Only when we are “in Christ,” only when we have “put on Christ” — “who became to us . . . sanctification” (1 Corinthians 1:30) — and have taken him as ours, receiving him as our clothing, wrapping ourselves in him, does becoming like him begin. Otherwise, we are merely seeking to remake ourselves according to the pattern of moral ideals (even if they are those of the Ten Commandments or the Sermon on the Mount). We are missing the point. For our chief need is to “be found in Christ” and to “know him and the power of his resurrection, and . . . share his sufferings, becoming like him in his death, that by any means possible [we] may attain the resurrection from the dead” (Philippians 3:9–10).

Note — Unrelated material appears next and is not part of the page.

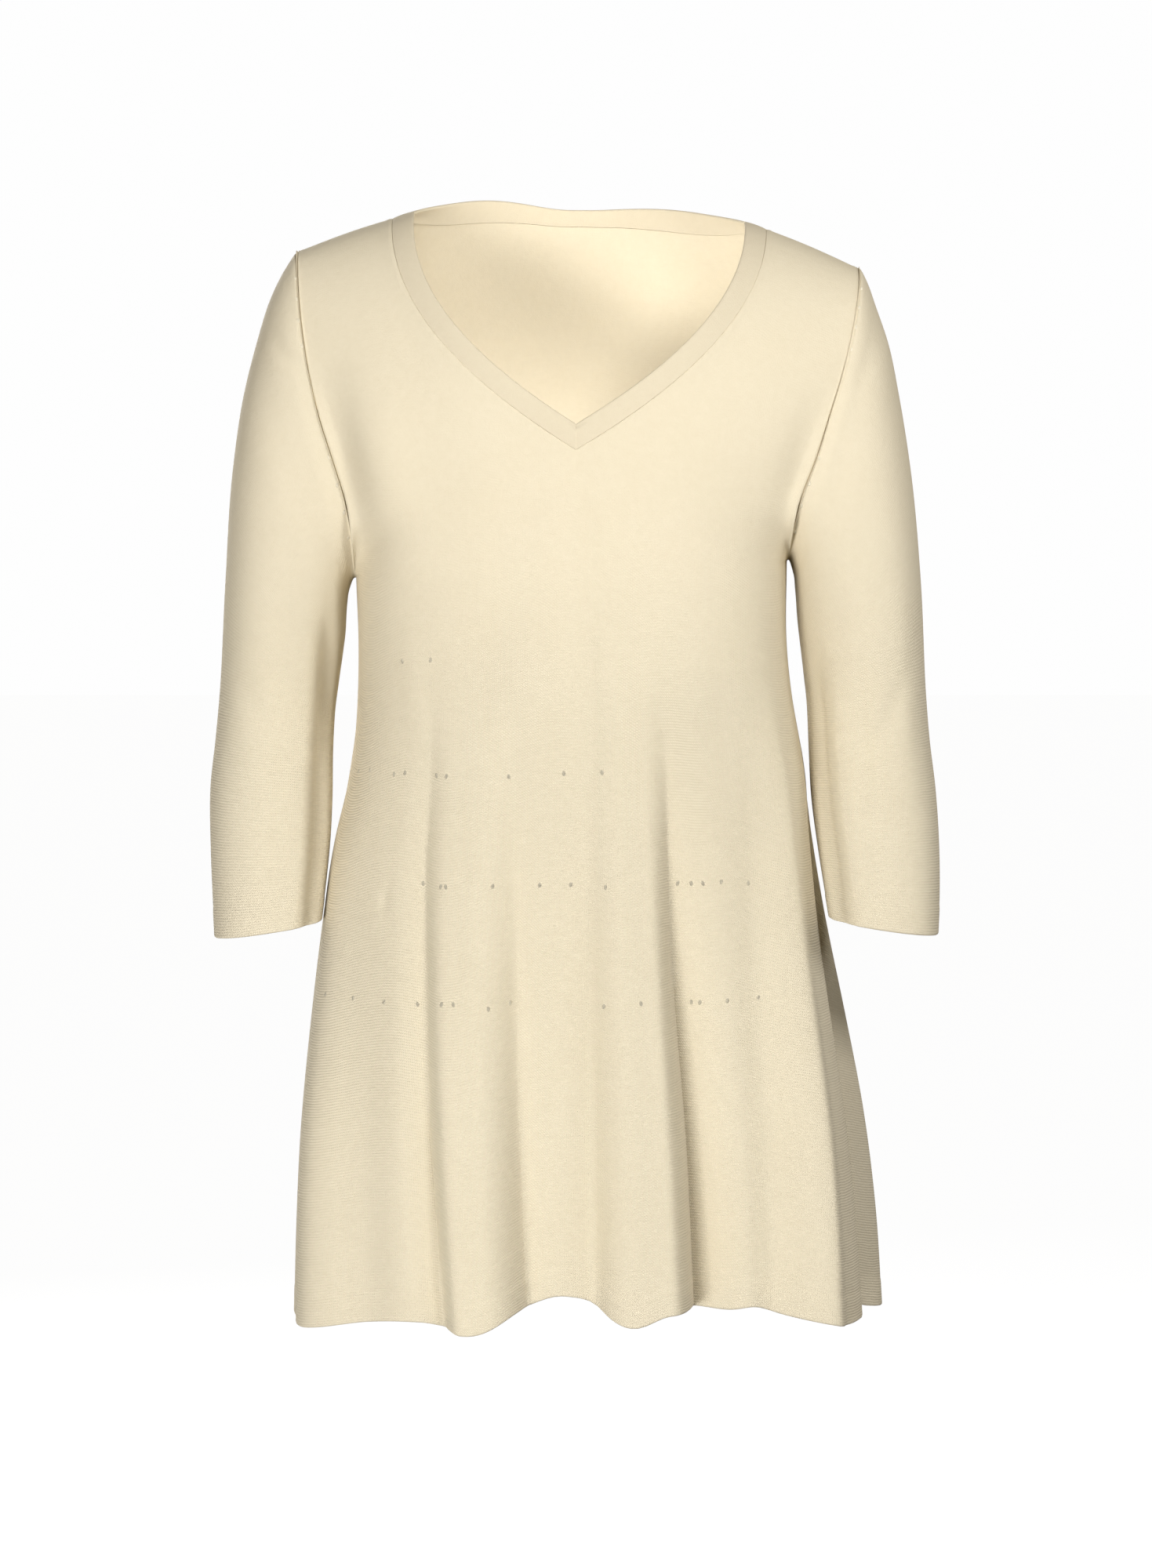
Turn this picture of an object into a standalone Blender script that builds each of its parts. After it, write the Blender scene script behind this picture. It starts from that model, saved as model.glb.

So, all we need is found in Christ. Everything you need is found in Christ. Mortification, sanctification, and glorification all begin and end in Christ alone. When he fills our horizon, all the other elements in sanctification make grammatical sense: mortification and vivification are balanced in our “conversation”; sanctification develops like a well-crafted sentence. Yes, there will be punctuation marks, and perhaps even unfinished sentences (Paul knew all about that). But if we look elsewhere, our lives will not speak clearly of our Savior and Lord.
Give Me Christ
This was what Augustine saw — the very man who once prayed, “Give me continence, but not yet.” He had things the wrong way around. He needed first to say, “Give me Christ.”
This has perhaps never been better expressed than by the Reformer who wrote (albeit not completely accurately!) that Augustine was “totally ours” — namely, John Calvin. His words make a fitting closing meditation for us:
When we see salvation whole — and every single part — is found in Christ, we must beware lest we derive the smallest drop from somewhere else.
If we seek salvation, the very name of Jesus teaches us that he possesses it.
If other Spirit-given gifts are sought — in his anointing they are found.
If strength — in his reign; purity — in his conception; tenderness — expressed in his nativity, when he was made like us in all respects, that he might learn to feel our pain.
Redemption when we seek it, is in his passion found; acquittal — in his condemnation lies; and freedom from the curse — in his cross is known.
If satisfaction for our sins we seek — we’ll find it in his sacrifice; and cleansing in his blood.
If reconciliation now we need, for this he entered Hades; if mortification of our flesh — then in his tomb it’s laid; and newness of our life — his resurrection brings; and immortality as well comes also with that gift.
And if we also long to find heaven’s kingdom our inheritance, his entry there secures it now with our protection, safety too, and blessings that abound — all flowing from his kingly reign.
The sum of all for those who seek such treasure-trove of blessings, these blessings of all kinds, from nowhere else can now be drawn than him; they’re found in Christ alone. (Institutes 2.16.19)
So, let us “put on the Lord Jesus Christ, and make no provision for the flesh, to gratify its desires.”